--- DATA BLOCK ---
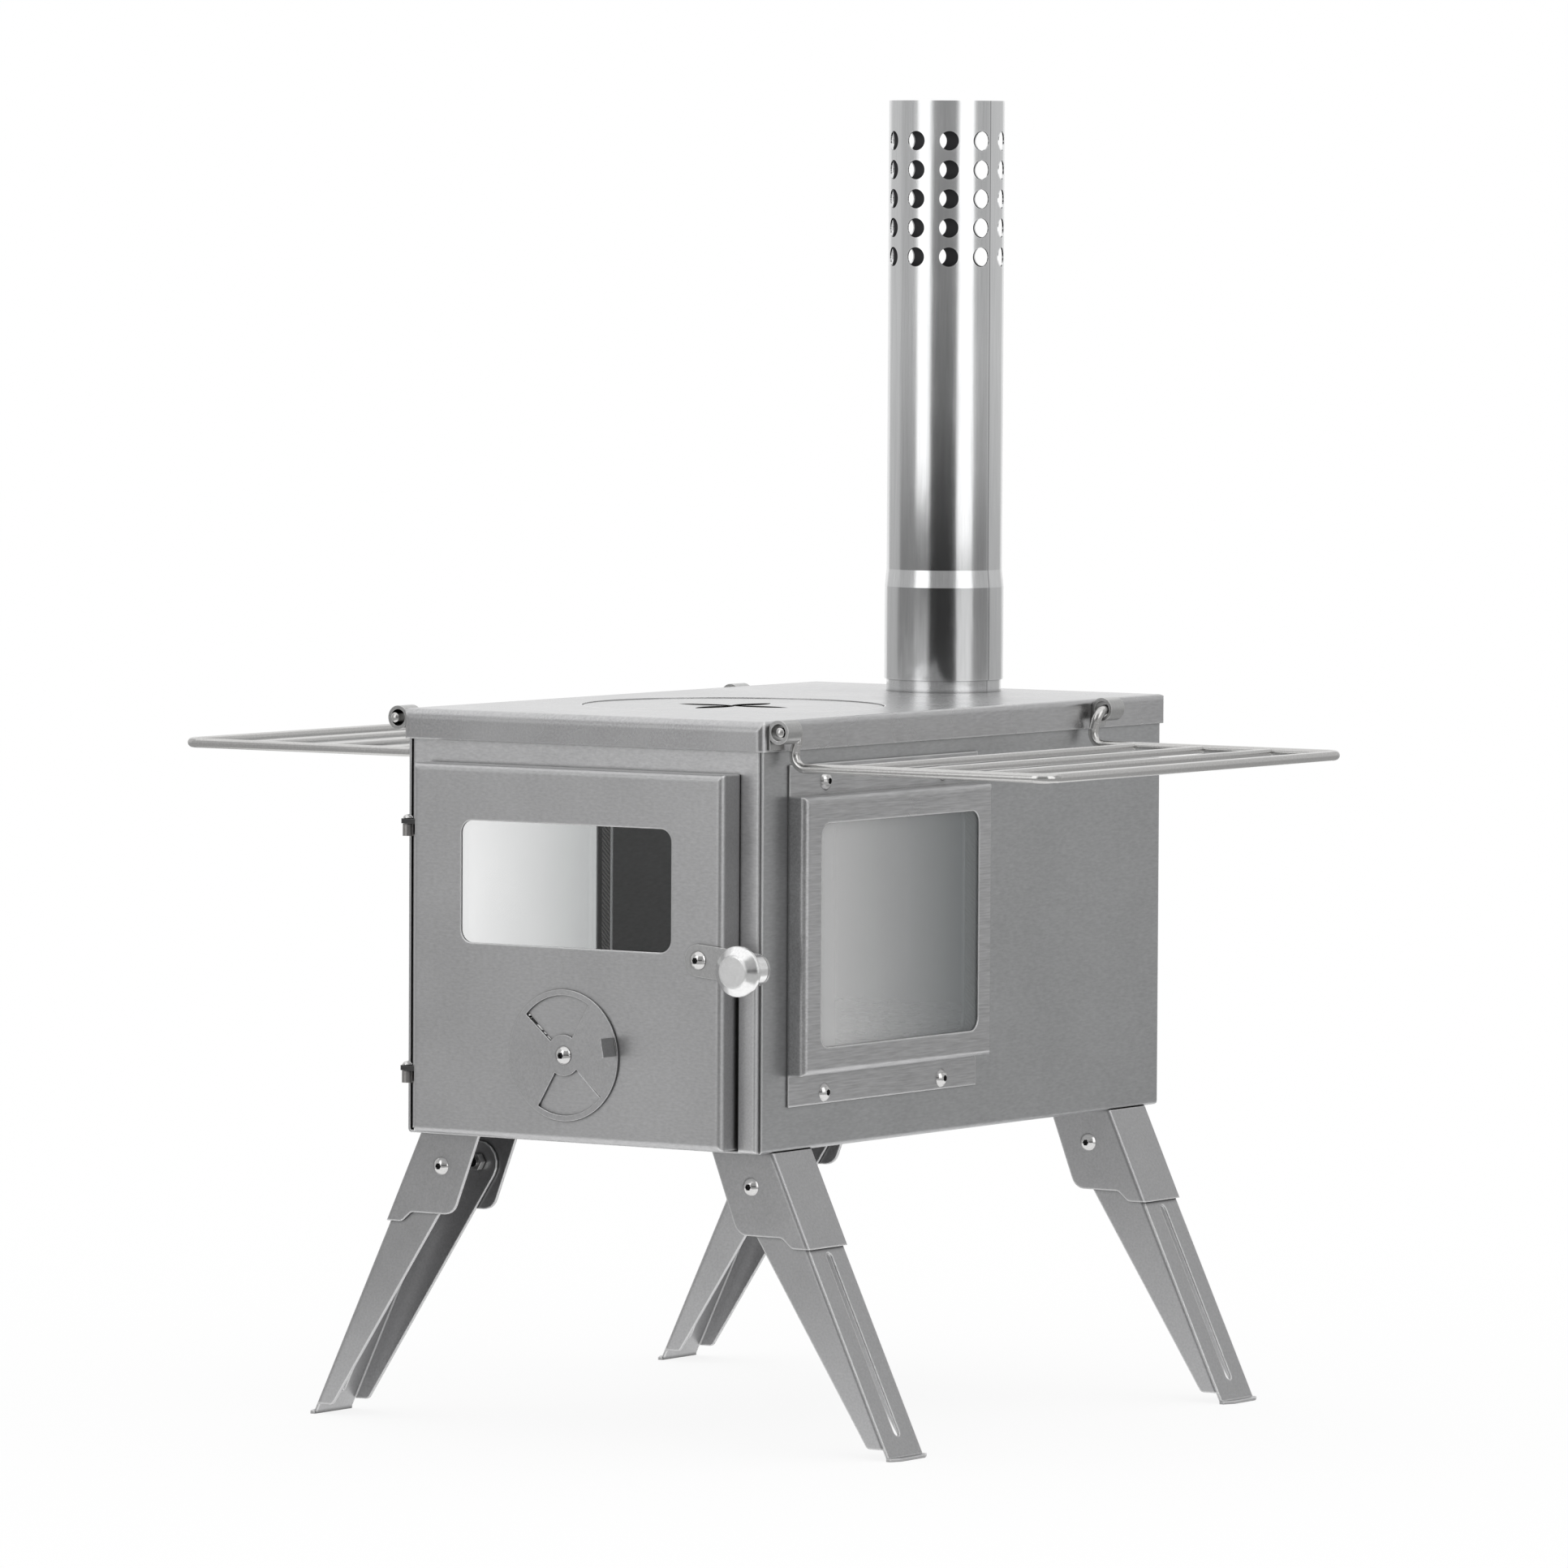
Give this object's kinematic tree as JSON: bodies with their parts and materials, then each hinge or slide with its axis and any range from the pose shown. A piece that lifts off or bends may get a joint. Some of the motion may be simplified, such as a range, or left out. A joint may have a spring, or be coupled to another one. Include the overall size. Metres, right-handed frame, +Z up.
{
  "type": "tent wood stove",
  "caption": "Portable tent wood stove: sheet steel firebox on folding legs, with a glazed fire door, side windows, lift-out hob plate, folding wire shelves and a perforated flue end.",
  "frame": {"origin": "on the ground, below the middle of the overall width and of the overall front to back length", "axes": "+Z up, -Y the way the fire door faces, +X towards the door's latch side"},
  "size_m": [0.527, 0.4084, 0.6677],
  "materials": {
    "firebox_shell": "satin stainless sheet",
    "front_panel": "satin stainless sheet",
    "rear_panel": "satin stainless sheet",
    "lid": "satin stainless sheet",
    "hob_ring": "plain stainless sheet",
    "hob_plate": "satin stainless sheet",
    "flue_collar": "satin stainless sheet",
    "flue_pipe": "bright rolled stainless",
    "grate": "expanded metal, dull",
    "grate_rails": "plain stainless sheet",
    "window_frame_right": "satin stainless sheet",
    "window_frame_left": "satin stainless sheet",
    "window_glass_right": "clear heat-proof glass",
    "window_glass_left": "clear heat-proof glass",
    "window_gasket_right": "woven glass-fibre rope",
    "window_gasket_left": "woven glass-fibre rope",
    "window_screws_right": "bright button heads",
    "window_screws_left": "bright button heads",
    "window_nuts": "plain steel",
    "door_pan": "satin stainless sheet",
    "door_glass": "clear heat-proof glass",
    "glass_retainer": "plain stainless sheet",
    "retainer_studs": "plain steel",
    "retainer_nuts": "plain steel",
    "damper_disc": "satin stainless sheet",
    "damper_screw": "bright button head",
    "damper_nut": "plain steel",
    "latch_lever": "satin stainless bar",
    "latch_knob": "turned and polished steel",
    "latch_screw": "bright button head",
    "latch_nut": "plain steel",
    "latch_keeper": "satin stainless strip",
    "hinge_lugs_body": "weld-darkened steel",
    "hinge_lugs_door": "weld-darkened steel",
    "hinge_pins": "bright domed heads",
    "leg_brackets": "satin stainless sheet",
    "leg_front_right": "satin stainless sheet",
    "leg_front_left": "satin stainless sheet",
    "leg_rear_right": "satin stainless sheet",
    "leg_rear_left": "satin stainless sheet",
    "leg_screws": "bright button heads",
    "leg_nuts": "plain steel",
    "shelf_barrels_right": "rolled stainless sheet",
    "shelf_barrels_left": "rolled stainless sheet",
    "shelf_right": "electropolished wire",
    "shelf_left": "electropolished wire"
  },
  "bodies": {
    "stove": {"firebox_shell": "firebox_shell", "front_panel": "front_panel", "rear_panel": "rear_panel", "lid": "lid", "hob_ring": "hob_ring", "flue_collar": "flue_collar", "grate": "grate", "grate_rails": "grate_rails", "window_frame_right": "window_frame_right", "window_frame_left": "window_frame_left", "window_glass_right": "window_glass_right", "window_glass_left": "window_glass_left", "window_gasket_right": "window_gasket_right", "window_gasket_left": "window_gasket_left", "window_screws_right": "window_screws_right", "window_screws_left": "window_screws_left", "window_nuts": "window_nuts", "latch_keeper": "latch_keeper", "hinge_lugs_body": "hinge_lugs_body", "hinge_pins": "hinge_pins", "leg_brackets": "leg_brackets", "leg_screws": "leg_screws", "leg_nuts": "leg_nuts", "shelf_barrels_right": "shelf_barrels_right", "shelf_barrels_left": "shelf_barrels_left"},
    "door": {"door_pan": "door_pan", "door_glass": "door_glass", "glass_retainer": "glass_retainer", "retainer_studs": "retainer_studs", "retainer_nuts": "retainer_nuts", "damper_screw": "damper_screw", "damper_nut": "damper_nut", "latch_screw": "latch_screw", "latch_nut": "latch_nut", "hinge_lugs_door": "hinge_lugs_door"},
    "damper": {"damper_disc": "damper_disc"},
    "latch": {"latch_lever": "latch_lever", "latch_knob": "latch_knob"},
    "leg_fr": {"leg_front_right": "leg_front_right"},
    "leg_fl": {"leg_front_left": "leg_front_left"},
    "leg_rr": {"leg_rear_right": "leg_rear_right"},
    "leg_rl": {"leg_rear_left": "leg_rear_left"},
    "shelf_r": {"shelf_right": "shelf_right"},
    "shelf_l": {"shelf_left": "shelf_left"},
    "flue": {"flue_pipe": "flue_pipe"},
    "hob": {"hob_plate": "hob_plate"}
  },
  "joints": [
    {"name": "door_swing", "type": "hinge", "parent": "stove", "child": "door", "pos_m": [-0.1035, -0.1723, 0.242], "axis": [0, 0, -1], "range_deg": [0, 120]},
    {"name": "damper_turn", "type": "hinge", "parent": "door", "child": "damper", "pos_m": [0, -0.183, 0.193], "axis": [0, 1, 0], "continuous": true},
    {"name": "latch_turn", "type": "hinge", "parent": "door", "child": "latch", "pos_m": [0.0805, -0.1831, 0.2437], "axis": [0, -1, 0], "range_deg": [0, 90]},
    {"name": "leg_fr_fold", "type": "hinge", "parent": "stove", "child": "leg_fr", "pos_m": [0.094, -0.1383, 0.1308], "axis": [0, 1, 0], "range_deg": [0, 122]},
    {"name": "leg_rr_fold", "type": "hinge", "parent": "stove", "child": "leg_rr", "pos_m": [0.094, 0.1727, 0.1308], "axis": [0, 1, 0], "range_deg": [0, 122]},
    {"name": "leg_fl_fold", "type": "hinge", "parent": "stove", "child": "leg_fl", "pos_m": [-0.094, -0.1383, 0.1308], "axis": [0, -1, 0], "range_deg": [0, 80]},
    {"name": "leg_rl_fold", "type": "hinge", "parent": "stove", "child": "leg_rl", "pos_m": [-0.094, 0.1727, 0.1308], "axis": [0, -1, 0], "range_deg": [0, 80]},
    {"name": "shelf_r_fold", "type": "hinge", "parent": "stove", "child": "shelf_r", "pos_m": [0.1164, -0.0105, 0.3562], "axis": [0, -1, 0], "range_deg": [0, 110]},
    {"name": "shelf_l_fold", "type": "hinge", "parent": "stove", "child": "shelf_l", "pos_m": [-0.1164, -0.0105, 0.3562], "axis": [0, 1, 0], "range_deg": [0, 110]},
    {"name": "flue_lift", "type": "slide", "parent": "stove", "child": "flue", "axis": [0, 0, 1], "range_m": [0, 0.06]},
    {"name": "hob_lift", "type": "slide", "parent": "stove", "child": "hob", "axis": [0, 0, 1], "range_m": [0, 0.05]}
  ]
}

--- INSTRUCTIONS FOR THE TASK ---
Give the complete listing a second time, exactly as it reads.

--- FULL SOLUTION ---
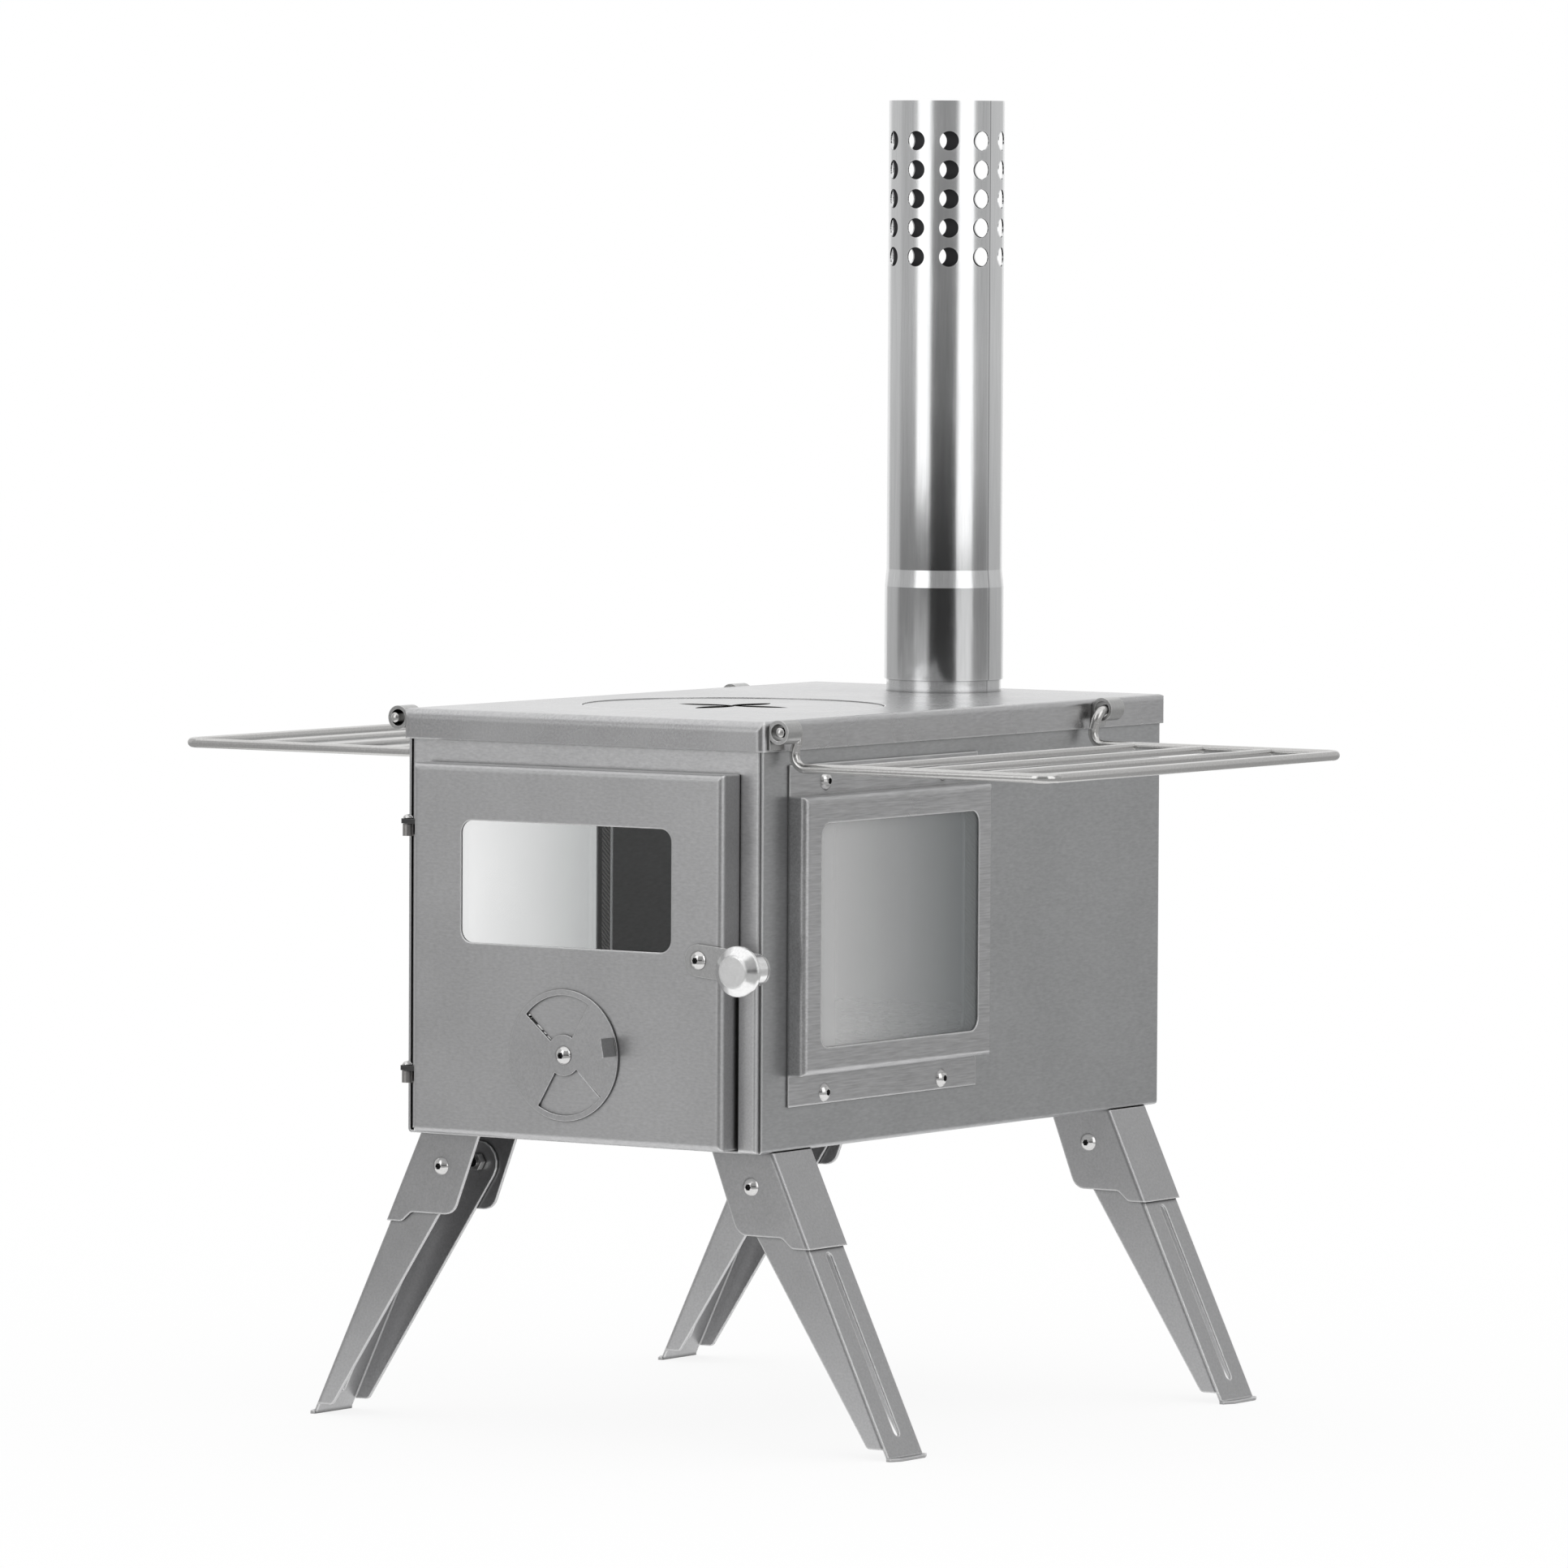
Give this object's kinematic tree as JSON: bodies with their parts and materials, then each hinge or slide with its axis and any range from the pose shown. A piece that lifts off or bends may get a joint. Some of the motion may be simplified, such as a range, or left out. A joint may have a spring, or be coupled to another one. Include the overall size. Metres, right-handed frame, +Z up.
{
  "type": "tent wood stove",
  "caption": "Portable tent wood stove: sheet steel firebox on folding legs, with a glazed fire door, side windows, lift-out hob plate, folding wire shelves and a perforated flue end.",
  "frame": {"origin": "on the ground, below the middle of the overall width and of the overall front to back length", "axes": "+Z up, -Y the way the fire door faces, +X towards the door's latch side"},
  "size_m": [0.527, 0.4084, 0.6677],
  "materials": {
    "firebox_shell": "satin stainless sheet",
    "front_panel": "satin stainless sheet",
    "rear_panel": "satin stainless sheet",
    "lid": "satin stainless sheet",
    "hob_ring": "plain stainless sheet",
    "hob_plate": "satin stainless sheet",
    "flue_collar": "satin stainless sheet",
    "flue_pipe": "bright rolled stainless",
    "grate": "expanded metal, dull",
    "grate_rails": "plain stainless sheet",
    "window_frame_right": "satin stainless sheet",
    "window_frame_left": "satin stainless sheet",
    "window_glass_right": "clear heat-proof glass",
    "window_glass_left": "clear heat-proof glass",
    "window_gasket_right": "woven glass-fibre rope",
    "window_gasket_left": "woven glass-fibre rope",
    "window_screws_right": "bright button heads",
    "window_screws_left": "bright button heads",
    "window_nuts": "plain steel",
    "door_pan": "satin stainless sheet",
    "door_glass": "clear heat-proof glass",
    "glass_retainer": "plain stainless sheet",
    "retainer_studs": "plain steel",
    "retainer_nuts": "plain steel",
    "damper_disc": "satin stainless sheet",
    "damper_screw": "bright button head",
    "damper_nut": "plain steel",
    "latch_lever": "satin stainless bar",
    "latch_knob": "turned and polished steel",
    "latch_screw": "bright button head",
    "latch_nut": "plain steel",
    "latch_keeper": "satin stainless strip",
    "hinge_lugs_body": "weld-darkened steel",
    "hinge_lugs_door": "weld-darkened steel",
    "hinge_pins": "bright domed heads",
    "leg_brackets": "satin stainless sheet",
    "leg_front_right": "satin stainless sheet",
    "leg_front_left": "satin stainless sheet",
    "leg_rear_right": "satin stainless sheet",
    "leg_rear_left": "satin stainless sheet",
    "leg_screws": "bright button heads",
    "leg_nuts": "plain steel",
    "shelf_barrels_right": "rolled stainless sheet",
    "shelf_barrels_left": "rolled stainless sheet",
    "shelf_right": "electropolished wire",
    "shelf_left": "electropolished wire"
  },
  "bodies": {
    "stove": {"firebox_shell": "firebox_shell", "front_panel": "front_panel", "rear_panel": "rear_panel", "lid": "lid", "hob_ring": "hob_ring", "flue_collar": "flue_collar", "grate": "grate", "grate_rails": "grate_rails", "window_frame_right": "window_frame_right", "window_frame_left": "window_frame_left", "window_glass_right": "window_glass_right", "window_glass_left": "window_glass_left", "window_gasket_right": "window_gasket_right", "window_gasket_left": "window_gasket_left", "window_screws_right": "window_screws_right", "window_screws_left": "window_screws_left", "window_nuts": "window_nuts", "latch_keeper": "latch_keeper", "hinge_lugs_body": "hinge_lugs_body", "hinge_pins": "hinge_pins", "leg_brackets": "leg_brackets", "leg_screws": "leg_screws", "leg_nuts": "leg_nuts", "shelf_barrels_right": "shelf_barrels_right", "shelf_barrels_left": "shelf_barrels_left"},
    "door": {"door_pan": "door_pan", "door_glass": "door_glass", "glass_retainer": "glass_retainer", "retainer_studs": "retainer_studs", "retainer_nuts": "retainer_nuts", "damper_screw": "damper_screw", "damper_nut": "damper_nut", "latch_screw": "latch_screw", "latch_nut": "latch_nut", "hinge_lugs_door": "hinge_lugs_door"},
    "damper": {"damper_disc": "damper_disc"},
    "latch": {"latch_lever": "latch_lever", "latch_knob": "latch_knob"},
    "leg_fr": {"leg_front_right": "leg_front_right"},
    "leg_fl": {"leg_front_left": "leg_front_left"},
    "leg_rr": {"leg_rear_right": "leg_rear_right"},
    "leg_rl": {"leg_rear_left": "leg_rear_left"},
    "shelf_r": {"shelf_right": "shelf_right"},
    "shelf_l": {"shelf_left": "shelf_left"},
    "flue": {"flue_pipe": "flue_pipe"},
    "hob": {"hob_plate": "hob_plate"}
  },
  "joints": [
    {"name": "door_swing", "type": "hinge", "parent": "stove", "child": "door", "pos_m": [-0.1035, -0.1723, 0.242], "axis": [0, 0, -1], "range_deg": [0, 120]},
    {"name": "damper_turn", "type": "hinge", "parent": "door", "child": "damper", "pos_m": [0, -0.183, 0.193], "axis": [0, 1, 0], "continuous": true},
    {"name": "latch_turn", "type": "hinge", "parent": "door", "child": "latch", "pos_m": [0.0805, -0.1831, 0.2437], "axis": [0, -1, 0], "range_deg": [0, 90]},
    {"name": "leg_fr_fold", "type": "hinge", "parent": "stove", "child": "leg_fr", "pos_m": [0.094, -0.1383, 0.1308], "axis": [0, 1, 0], "range_deg": [0, 122]},
    {"name": "leg_rr_fold", "type": "hinge", "parent": "stove", "child": "leg_rr", "pos_m": [0.094, 0.1727, 0.1308], "axis": [0, 1, 0], "range_deg": [0, 122]},
    {"name": "leg_fl_fold", "type": "hinge", "parent": "stove", "child": "leg_fl", "pos_m": [-0.094, -0.1383, 0.1308], "axis": [0, -1, 0], "range_deg": [0, 80]},
    {"name": "leg_rl_fold", "type": "hinge", "parent": "stove", "child": "leg_rl", "pos_m": [-0.094, 0.1727, 0.1308], "axis": [0, -1, 0], "range_deg": [0, 80]},
    {"name": "shelf_r_fold", "type": "hinge", "parent": "stove", "child": "shelf_r", "pos_m": [0.1164, -0.0105, 0.3562], "axis": [0, -1, 0], "range_deg": [0, 110]},
    {"name": "shelf_l_fold", "type": "hinge", "parent": "stove", "child": "shelf_l", "pos_m": [-0.1164, -0.0105, 0.3562], "axis": [0, 1, 0], "range_deg": [0, 110]},
    {"name": "flue_lift", "type": "slide", "parent": "stove", "child": "flue", "axis": [0, 0, 1], "range_m": [0, 0.06]},
    {"name": "hob_lift", "type": "slide", "parent": "stove", "child": "hob", "axis": [0, 0, 1], "range_m": [0, 0.05]}
  ]
}